- [EXERCISE DESCRIPTION] Look for the string "from" and copy every line that has it.

- [INFORMATION SHOWN]
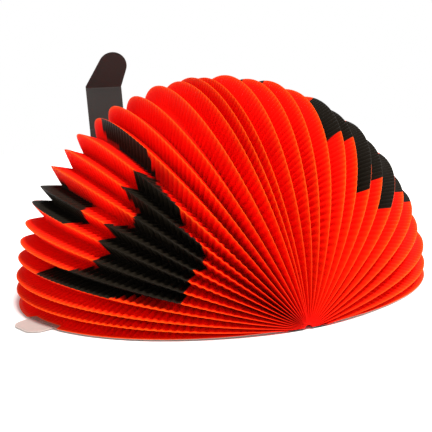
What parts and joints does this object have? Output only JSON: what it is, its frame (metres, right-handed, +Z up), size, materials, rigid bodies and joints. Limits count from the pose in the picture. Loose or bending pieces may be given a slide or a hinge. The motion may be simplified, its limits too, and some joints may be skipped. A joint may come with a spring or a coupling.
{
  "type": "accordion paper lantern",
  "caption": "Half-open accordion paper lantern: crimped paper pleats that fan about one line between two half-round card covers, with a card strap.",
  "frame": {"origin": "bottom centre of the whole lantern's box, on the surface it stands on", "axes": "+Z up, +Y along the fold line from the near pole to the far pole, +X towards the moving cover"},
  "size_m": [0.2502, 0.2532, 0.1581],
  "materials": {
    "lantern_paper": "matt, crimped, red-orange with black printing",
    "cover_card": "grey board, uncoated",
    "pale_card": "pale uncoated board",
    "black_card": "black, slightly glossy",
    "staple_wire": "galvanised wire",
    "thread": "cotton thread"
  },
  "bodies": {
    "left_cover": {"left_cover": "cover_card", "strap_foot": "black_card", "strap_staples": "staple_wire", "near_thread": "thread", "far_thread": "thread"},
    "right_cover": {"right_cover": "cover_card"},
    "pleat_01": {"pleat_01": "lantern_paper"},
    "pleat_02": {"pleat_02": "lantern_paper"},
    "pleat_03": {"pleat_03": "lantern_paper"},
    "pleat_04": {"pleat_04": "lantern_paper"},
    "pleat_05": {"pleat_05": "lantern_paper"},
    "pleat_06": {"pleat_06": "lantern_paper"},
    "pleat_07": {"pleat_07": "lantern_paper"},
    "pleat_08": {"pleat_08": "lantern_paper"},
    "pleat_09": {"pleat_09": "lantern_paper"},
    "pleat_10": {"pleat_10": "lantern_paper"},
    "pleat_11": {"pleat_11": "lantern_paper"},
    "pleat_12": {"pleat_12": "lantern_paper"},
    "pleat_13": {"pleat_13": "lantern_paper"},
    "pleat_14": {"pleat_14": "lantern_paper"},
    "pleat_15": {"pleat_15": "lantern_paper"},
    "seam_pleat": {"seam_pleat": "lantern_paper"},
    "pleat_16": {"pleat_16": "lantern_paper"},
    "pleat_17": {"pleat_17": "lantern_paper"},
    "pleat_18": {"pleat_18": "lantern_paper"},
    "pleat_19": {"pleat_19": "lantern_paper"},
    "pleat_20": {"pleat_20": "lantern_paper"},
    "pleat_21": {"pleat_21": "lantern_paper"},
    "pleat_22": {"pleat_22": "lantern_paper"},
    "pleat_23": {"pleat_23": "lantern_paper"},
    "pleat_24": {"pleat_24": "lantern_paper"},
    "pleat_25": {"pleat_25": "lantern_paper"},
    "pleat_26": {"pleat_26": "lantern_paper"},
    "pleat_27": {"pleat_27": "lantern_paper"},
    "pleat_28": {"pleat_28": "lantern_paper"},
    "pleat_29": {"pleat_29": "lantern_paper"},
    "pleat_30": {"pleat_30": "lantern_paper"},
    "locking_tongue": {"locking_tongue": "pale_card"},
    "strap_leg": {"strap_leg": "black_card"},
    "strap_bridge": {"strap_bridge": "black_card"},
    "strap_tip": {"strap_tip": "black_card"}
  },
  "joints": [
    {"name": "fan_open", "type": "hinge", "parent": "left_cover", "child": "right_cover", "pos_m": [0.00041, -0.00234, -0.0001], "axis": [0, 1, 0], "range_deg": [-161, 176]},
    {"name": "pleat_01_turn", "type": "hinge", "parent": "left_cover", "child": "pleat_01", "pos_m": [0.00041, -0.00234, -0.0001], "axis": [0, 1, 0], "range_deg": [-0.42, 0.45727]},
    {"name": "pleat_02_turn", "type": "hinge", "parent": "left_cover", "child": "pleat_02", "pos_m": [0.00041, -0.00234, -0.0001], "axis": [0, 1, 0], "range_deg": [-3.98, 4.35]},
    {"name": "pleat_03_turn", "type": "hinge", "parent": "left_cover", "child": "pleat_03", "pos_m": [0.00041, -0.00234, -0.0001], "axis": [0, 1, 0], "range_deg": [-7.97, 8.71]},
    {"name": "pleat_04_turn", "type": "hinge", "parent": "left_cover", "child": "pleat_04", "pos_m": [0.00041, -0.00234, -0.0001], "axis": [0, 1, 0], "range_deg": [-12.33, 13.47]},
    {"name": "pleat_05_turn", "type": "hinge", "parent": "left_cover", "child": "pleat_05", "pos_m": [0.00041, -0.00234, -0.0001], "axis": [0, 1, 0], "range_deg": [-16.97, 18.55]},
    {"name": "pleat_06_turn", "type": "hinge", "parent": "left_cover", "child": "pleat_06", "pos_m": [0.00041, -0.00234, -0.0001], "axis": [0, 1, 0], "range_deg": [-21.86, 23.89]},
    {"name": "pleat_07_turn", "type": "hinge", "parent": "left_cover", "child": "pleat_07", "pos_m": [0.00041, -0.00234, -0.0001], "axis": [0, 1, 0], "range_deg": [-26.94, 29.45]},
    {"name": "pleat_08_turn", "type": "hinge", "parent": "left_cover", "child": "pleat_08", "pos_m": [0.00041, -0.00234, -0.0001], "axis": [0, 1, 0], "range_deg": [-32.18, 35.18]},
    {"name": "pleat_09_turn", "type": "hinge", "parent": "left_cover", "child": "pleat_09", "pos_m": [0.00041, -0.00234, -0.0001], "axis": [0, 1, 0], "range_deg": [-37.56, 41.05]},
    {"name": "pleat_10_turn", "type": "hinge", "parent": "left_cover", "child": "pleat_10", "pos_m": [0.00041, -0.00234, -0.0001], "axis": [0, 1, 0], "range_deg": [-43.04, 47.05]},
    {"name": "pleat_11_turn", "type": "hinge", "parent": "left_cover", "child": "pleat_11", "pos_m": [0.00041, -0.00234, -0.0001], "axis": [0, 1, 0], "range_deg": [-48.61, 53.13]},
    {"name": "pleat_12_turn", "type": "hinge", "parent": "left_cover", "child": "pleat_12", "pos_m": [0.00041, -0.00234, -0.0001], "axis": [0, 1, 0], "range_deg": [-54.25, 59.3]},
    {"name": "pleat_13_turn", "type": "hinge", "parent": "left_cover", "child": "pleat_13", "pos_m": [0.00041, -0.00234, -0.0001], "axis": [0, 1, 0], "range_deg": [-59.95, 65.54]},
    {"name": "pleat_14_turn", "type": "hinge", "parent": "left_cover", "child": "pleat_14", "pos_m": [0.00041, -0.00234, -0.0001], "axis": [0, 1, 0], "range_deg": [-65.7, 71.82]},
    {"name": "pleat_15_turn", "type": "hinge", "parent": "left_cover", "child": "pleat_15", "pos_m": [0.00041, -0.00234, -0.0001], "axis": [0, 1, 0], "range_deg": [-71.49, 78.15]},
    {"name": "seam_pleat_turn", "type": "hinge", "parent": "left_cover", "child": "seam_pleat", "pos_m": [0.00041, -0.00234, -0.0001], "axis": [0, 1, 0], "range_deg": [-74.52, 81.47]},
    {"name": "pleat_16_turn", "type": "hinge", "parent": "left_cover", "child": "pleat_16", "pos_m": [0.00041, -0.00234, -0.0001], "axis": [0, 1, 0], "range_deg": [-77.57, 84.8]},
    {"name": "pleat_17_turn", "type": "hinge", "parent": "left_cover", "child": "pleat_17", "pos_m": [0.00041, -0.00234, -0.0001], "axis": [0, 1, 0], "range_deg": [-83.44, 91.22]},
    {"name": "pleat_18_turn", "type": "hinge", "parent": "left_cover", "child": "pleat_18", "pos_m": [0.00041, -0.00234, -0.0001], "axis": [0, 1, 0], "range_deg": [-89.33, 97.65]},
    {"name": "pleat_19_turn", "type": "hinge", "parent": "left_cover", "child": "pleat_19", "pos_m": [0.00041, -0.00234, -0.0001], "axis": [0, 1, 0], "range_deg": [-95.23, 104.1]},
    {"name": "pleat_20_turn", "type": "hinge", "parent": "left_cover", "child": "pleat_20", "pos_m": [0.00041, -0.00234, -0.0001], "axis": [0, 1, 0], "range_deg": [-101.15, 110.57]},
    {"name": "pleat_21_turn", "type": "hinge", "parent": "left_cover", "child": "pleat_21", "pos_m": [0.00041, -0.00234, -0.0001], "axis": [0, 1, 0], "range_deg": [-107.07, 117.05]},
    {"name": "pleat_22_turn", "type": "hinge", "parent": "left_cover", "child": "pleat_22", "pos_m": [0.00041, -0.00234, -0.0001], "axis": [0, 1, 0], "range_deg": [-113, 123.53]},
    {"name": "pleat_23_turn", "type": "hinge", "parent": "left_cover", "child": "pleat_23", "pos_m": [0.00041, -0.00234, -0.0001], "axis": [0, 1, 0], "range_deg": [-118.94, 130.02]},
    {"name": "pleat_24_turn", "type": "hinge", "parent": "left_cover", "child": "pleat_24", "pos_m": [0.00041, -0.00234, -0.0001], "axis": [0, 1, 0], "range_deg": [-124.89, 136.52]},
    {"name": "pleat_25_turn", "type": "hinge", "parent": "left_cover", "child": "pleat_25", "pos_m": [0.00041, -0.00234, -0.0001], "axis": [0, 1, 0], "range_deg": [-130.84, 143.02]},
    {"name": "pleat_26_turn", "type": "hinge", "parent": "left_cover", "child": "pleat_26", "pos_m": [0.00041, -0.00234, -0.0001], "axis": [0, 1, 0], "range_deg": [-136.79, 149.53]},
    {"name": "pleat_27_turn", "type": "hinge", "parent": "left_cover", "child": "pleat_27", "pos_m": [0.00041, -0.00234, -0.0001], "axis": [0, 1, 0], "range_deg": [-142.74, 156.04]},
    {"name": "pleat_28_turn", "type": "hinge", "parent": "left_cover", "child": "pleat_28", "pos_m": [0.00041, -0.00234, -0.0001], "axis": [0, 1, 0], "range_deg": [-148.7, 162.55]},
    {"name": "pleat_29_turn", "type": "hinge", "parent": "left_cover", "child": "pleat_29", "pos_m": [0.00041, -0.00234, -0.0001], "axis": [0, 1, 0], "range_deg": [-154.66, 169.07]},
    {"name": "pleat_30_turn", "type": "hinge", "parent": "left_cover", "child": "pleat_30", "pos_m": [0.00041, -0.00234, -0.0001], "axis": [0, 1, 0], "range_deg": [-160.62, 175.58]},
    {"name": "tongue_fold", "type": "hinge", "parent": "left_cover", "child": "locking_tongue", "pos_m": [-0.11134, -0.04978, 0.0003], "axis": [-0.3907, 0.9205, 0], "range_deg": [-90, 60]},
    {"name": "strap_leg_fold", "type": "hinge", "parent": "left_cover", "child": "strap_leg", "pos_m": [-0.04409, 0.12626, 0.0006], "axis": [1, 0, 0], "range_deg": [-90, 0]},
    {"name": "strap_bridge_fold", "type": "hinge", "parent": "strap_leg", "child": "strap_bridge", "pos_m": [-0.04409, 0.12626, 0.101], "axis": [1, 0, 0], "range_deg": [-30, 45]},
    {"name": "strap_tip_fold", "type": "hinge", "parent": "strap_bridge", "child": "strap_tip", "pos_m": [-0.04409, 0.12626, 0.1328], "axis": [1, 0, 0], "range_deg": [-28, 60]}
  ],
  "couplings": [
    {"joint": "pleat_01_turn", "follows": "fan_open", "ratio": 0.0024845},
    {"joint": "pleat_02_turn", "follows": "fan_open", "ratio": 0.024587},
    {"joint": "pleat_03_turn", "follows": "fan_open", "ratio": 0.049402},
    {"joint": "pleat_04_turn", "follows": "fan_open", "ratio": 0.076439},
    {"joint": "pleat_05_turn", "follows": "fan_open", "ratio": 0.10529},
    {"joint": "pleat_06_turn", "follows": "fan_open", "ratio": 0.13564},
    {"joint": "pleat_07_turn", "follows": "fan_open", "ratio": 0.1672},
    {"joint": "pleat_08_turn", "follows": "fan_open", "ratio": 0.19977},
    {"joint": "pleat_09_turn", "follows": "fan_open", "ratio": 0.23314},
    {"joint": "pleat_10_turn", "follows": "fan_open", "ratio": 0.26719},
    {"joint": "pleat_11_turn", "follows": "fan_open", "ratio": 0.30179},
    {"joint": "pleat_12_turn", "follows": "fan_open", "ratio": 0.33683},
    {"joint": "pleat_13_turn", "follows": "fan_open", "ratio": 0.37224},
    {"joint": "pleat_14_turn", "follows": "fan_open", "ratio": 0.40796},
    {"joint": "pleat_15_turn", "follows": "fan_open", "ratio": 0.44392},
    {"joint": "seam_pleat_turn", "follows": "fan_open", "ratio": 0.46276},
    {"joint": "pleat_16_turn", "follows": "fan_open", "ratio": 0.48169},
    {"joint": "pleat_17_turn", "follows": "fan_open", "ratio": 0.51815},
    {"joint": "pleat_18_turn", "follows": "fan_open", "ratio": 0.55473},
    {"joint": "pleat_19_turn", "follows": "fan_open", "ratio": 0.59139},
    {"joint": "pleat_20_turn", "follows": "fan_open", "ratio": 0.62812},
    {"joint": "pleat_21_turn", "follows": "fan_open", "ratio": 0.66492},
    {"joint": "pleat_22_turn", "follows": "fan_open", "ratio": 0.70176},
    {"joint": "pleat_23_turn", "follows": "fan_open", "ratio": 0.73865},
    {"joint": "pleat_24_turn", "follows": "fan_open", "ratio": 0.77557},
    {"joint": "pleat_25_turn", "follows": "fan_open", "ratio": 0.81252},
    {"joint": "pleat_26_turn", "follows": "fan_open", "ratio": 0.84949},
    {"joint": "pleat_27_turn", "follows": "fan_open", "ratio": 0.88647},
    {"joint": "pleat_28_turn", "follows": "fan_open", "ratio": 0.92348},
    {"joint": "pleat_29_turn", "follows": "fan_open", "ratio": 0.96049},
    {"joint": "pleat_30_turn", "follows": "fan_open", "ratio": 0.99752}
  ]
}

- [REPLY TO THE EXERCISE]
What parts and joints does this object have? Output only JSON: what it is, its frame (metres, right-handed, +Z up), size, materials, rigid bodies and joints. Limits count from the pose in the picture. Loose or bending pieces may be given a slide or a hinge. The motion may be simplified, its limits too, and some joints may be skipped. A joint may come with a spring or a coupling.
  "frame": {"origin": "bottom centre of the whole lantern's box, on the surface it stands on", "axes": "+Z up, +Y along the fold line from the near pole to the far pole, +X towards the moving cover"},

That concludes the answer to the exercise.